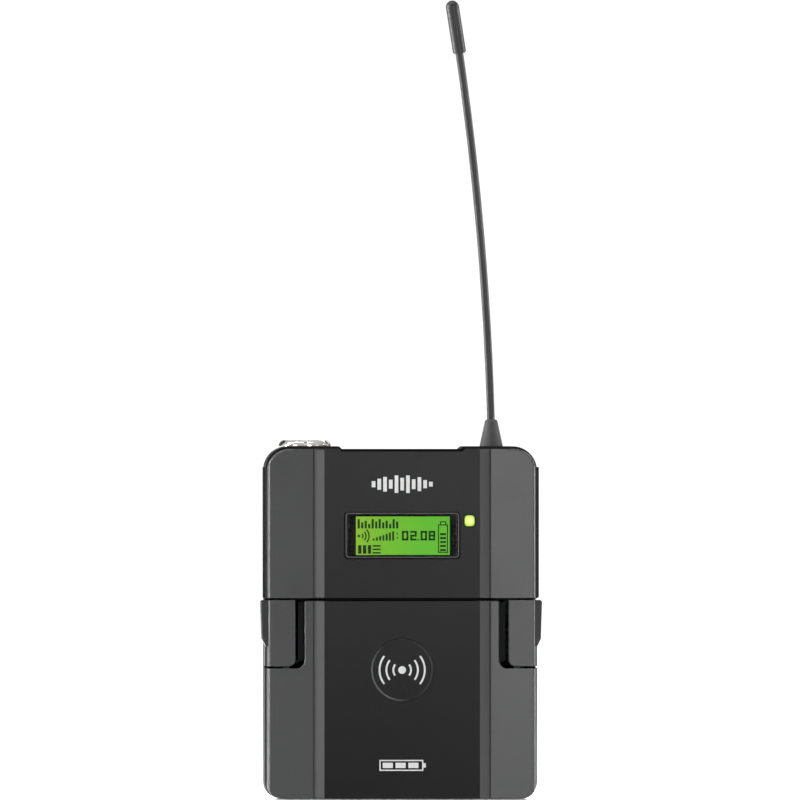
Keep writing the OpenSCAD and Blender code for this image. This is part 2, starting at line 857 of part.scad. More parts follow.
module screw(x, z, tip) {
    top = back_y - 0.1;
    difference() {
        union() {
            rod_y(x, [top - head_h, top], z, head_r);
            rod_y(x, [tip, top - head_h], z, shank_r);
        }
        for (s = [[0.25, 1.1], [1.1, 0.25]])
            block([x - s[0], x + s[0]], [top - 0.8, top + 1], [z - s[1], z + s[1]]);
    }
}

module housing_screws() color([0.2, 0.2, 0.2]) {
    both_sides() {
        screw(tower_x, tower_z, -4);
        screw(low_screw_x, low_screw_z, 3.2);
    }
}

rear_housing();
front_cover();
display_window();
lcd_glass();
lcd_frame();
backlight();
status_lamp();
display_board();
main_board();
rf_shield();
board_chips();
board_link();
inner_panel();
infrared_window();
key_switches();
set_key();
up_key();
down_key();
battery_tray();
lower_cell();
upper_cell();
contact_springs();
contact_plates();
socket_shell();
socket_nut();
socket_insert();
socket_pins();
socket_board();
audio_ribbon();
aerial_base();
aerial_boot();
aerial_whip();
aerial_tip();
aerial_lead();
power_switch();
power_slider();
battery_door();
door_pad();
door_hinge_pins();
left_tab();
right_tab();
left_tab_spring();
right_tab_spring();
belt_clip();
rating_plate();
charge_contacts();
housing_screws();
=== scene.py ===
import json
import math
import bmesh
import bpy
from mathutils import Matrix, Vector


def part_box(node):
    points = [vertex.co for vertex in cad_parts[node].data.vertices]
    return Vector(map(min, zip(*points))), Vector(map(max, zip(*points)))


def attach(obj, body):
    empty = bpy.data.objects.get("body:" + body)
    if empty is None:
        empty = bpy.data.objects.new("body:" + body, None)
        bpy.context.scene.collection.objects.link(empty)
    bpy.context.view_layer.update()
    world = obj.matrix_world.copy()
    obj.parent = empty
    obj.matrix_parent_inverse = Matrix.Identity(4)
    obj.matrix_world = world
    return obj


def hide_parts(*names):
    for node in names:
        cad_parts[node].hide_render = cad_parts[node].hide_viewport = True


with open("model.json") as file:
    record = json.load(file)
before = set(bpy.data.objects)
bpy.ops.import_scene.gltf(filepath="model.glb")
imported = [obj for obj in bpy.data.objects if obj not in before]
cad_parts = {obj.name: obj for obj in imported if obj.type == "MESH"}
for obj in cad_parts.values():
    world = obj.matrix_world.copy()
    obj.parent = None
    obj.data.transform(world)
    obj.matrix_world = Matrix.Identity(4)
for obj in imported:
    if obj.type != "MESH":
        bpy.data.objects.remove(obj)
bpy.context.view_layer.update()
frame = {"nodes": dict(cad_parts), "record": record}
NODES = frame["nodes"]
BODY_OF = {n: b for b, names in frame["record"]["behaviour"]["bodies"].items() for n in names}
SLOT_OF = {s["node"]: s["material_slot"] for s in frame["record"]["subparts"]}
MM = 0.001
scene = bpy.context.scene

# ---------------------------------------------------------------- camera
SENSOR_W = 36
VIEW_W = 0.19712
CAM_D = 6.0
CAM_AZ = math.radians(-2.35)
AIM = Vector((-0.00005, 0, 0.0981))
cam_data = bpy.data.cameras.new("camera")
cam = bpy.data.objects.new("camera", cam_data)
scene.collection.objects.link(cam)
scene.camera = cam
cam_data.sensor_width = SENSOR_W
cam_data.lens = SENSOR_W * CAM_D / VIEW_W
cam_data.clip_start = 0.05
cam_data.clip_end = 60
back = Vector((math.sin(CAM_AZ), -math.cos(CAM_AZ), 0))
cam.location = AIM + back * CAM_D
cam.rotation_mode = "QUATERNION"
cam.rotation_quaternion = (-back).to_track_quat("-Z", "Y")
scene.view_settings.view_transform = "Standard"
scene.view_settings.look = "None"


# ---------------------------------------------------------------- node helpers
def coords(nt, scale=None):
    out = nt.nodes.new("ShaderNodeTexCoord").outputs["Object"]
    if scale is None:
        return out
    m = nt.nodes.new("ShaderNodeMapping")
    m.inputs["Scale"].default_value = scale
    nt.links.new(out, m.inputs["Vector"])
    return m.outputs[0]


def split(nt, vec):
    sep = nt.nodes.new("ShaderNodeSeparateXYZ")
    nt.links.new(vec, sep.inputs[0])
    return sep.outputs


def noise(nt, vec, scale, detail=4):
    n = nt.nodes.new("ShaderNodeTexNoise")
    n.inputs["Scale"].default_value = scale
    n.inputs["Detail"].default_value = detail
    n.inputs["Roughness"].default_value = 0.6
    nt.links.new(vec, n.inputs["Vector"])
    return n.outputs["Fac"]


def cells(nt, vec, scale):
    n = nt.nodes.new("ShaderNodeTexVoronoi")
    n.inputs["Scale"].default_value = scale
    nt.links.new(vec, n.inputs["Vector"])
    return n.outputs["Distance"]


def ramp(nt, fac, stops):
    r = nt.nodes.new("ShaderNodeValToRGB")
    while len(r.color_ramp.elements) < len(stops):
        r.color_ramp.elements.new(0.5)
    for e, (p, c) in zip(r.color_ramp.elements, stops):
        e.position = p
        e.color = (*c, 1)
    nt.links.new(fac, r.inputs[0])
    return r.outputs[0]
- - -
PROBLEM TO SOLVE |
Beginning at the top of the data, extract each line through the line containing "points = [vertex.co" and return those lines exactly, with nothing added.

FINAL ANSWER |
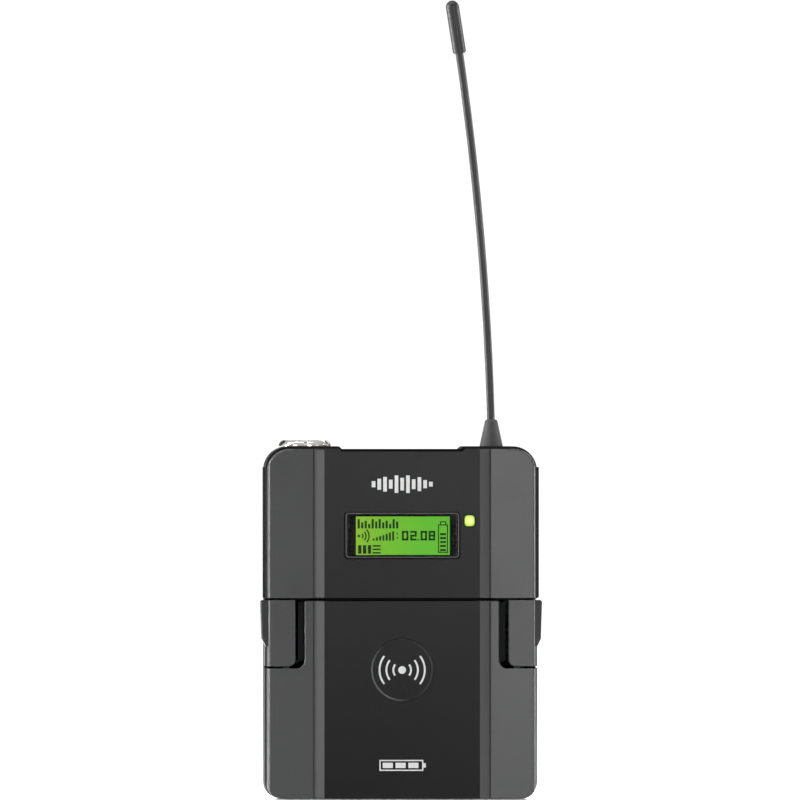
Keep writing the OpenSCAD and Blender code for this image. This is part 2, starting at line 857 of part.scad. More parts follow.
module screw(x, z, tip) {
    top = back_y - 0.1;
    difference() {
        union() {
            rod_y(x, [top - head_h, top], z, head_r);
            rod_y(x, [tip, top - head_h], z, shank_r);
        }
        for (s = [[0.25, 1.1], [1.1, 0.25]])
            block([x - s[0], x + s[0]], [top - 0.8, top + 1], [z - s[1], z + s[1]]);
    }
}

module housing_screws() color([0.2, 0.2, 0.2]) {
    both_sides() {
        screw(tower_x, tower_z, -4);
        screw(low_screw_x, low_screw_z, 3.2);
    }
}

rear_housing();
front_cover();
display_window();
lcd_glass();
lcd_frame();
backlight();
status_lamp();
display_board();
main_board();
rf_shield();
board_chips();
board_link();
inner_panel();
infrared_window();
key_switches();
set_key();
up_key();
down_key();
battery_tray();
lower_cell();
upper_cell();
contact_springs();
contact_plates();
socket_shell();
socket_nut();
socket_insert();
socket_pins();
socket_board();
audio_ribbon();
aerial_base();
aerial_boot();
aerial_whip();
aerial_tip();
aerial_lead();
power_switch();
power_slider();
battery_door();
door_pad();
door_hinge_pins();
left_tab();
right_tab();
left_tab_spring();
right_tab_spring();
belt_clip();
rating_plate();
charge_contacts();
housing_screws();
=== scene.py ===
import json
import math
import bmesh
import bpy
from mathutils import Matrix, Vector


def part_box(node):
    points = [vertex.co for vertex in cad_parts[node].data.vertices]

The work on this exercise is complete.